* _Directions for this task_
Output an exact reproduction of the data.
-- Start Provided material --
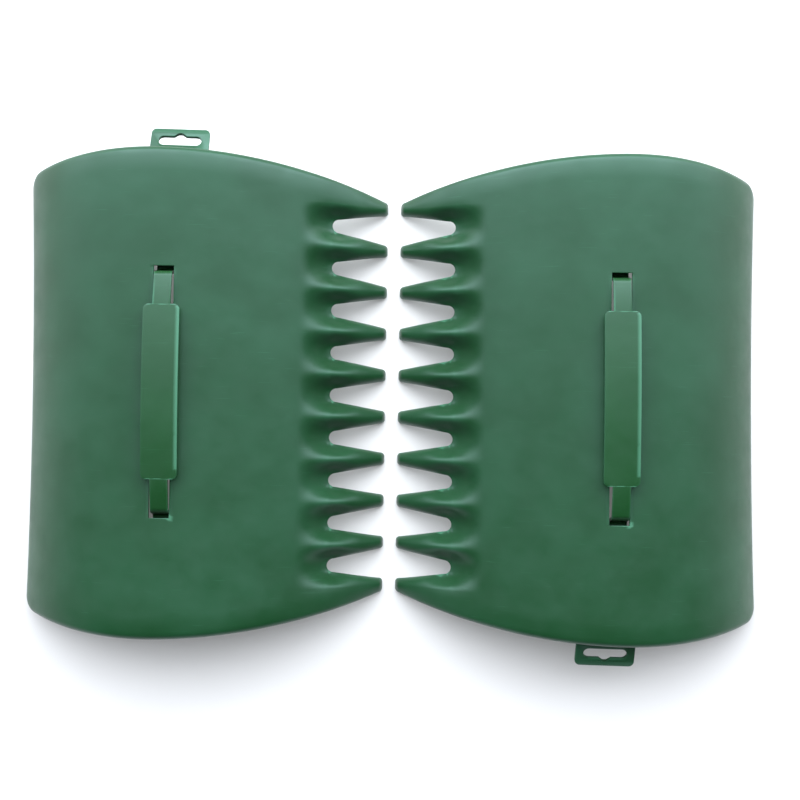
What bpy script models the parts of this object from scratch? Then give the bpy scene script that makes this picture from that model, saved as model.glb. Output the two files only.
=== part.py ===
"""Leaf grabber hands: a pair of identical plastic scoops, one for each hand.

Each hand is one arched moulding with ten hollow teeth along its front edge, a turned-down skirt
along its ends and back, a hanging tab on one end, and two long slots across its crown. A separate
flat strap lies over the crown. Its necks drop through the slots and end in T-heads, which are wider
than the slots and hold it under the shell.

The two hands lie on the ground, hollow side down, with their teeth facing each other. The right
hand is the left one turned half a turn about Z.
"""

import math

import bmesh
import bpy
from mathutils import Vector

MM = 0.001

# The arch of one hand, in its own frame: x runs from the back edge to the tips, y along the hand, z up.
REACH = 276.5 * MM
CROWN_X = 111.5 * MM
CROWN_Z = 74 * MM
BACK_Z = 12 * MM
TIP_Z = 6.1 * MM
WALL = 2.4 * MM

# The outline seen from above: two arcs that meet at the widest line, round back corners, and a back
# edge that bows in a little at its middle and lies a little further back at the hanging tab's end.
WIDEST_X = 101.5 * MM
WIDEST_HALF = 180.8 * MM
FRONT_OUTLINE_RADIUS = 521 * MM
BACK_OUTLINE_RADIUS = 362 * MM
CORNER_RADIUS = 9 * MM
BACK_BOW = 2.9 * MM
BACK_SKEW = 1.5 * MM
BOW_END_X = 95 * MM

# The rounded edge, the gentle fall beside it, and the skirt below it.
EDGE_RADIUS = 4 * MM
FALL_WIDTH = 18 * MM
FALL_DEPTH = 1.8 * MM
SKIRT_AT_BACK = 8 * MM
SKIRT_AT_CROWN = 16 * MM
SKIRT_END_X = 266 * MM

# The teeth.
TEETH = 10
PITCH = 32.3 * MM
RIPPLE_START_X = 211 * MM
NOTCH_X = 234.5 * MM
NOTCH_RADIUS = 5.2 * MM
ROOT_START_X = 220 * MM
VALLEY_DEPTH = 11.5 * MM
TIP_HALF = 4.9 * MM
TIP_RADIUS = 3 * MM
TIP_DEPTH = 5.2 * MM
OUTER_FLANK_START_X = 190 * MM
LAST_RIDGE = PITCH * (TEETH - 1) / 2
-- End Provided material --
* _Output_
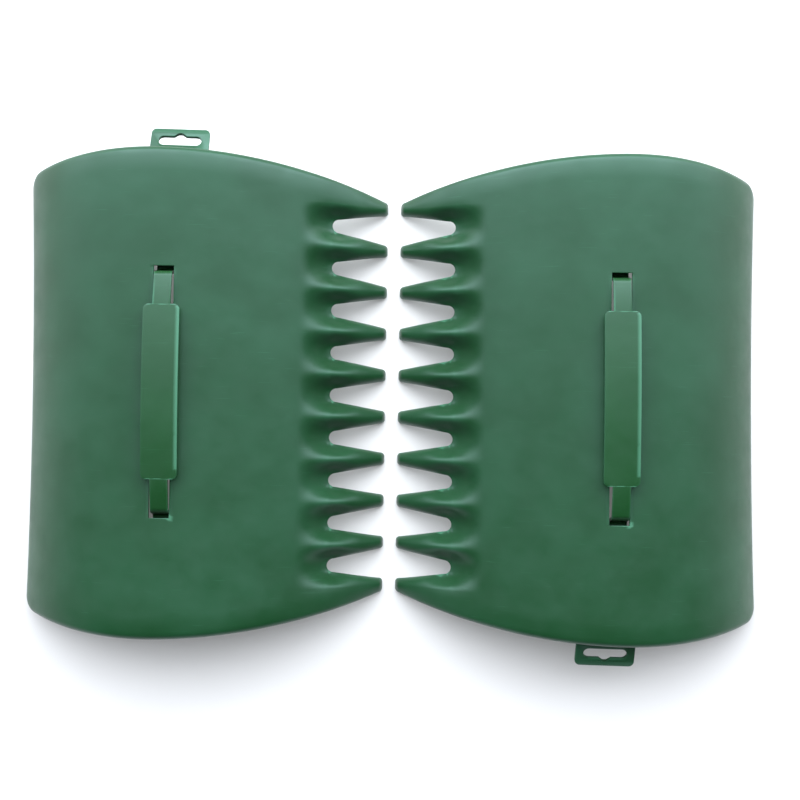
What bpy script models the parts of this object from scratch? Then give the bpy scene script that makes this picture from that model, saved as model.glb. Output the two files only.
=== part.py ===
"""Leaf grabber hands: a pair of identical plastic scoops, one for each hand.

Each hand is one arched moulding with ten hollow teeth along its front edge, a turned-down skirt
along its ends and back, a hanging tab on one end, and two long slots across its crown. A separate
flat strap lies over the crown. Its necks drop through the slots and end in T-heads, which are wider
than the slots and hold it under the shell.

The two hands lie on the ground, hollow side down, with their teeth facing each other. The right
hand is the left one turned half a turn about Z.
"""

import math

import bmesh
import bpy
from mathutils import Vector

MM = 0.001

# The arch of one hand, in its own frame: x runs from the back edge to the tips, y along the hand, z up.
REACH = 276.5 * MM
CROWN_X = 111.5 * MM
CROWN_Z = 74 * MM
BACK_Z = 12 * MM
TIP_Z = 6.1 * MM
WALL = 2.4 * MM

# The outline seen from above: two arcs that meet at the widest line, round back corners, and a back
# edge that bows in a little at its middle and lies a little further back at the hanging tab's end.
WIDEST_X = 101.5 * MM
WIDEST_HALF = 180.8 * MM
FRONT_OUTLINE_RADIUS = 521 * MM
BACK_OUTLINE_RADIUS = 362 * MM
CORNER_RADIUS = 9 * MM
BACK_BOW = 2.9 * MM
BACK_SKEW = 1.5 * MM
BOW_END_X = 95 * MM

# The rounded edge, the gentle fall beside it, and the skirt below it.
EDGE_RADIUS = 4 * MM
FALL_WIDTH = 18 * MM
FALL_DEPTH = 1.8 * MM
SKIRT_AT_BACK = 8 * MM
SKIRT_AT_CROWN = 16 * MM
SKIRT_END_X = 266 * MM

# The teeth.
TEETH = 10
PITCH = 32.3 * MM
RIPPLE_START_X = 211 * MM
NOTCH_X = 234.5 * MM
NOTCH_RADIUS = 5.2 * MM
ROOT_START_X = 220 * MM
VALLEY_DEPTH = 11.5 * MM
TIP_HALF = 4.9 * MM
TIP_RADIUS = 3 * MM
TIP_DEPTH = 5.2 * MM
OUTER_FLANK_START_X = 190 * MM
LAST_RIDGE = PITCH * (TEETH - 1) / 2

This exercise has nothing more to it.